This is not a completely accurate statement. Appropriations are done on an annual basis. So Congress has the opportunity each year to choose the funding level for any department or program. For example, it might take a separate piece of legislation to repeal Obamacare, but Congress could legally refuse to fund it, to the point where it could not operate. Of course, they would have to be able to pass it through both houses of Congress and overcome a Presidential veto. But the fact that Obamacare was already law would not force them to appropriate funds for it - otherwise, you could never stop funding any program ever passed.

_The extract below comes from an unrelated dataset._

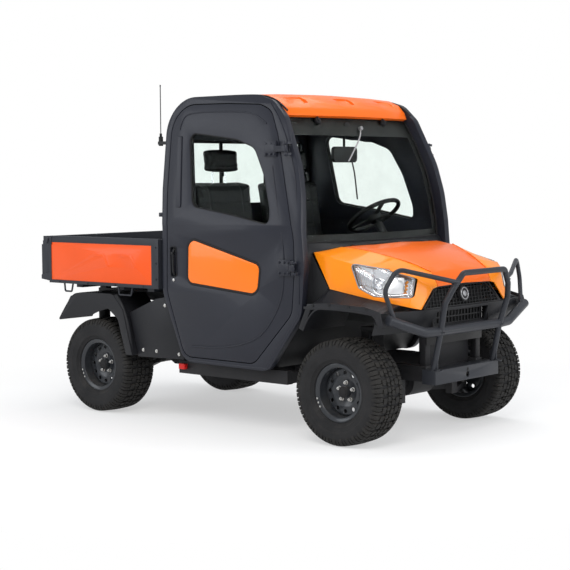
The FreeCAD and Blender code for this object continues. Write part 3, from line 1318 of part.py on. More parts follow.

You may be thinking back to the "government shutdown" when this was the Dem talking point. Obama kept getting on TV talking about the debt ceiling, crying that the GOP was refusing to pay for bills already incurred. Of course, that was a lie. Not raising the debt ceiling would have forced the government to stop incurring new obligations above what could be paid with the discretionary income left after paying for existing obligations and mandatory spending (debt service, SS, etc). But of course the MSM parroted that lie and the gullible public bought it.
If funding must be approved in each year for all past and current bills and laws, then you are entirely correct.
But then does not that essentially give the House veto power over existing laws? In other words the House could kill/veto any existing law by simply denying the funds to execute the law.
Do you have any examples of which laws in the past were subject to such denial of funding?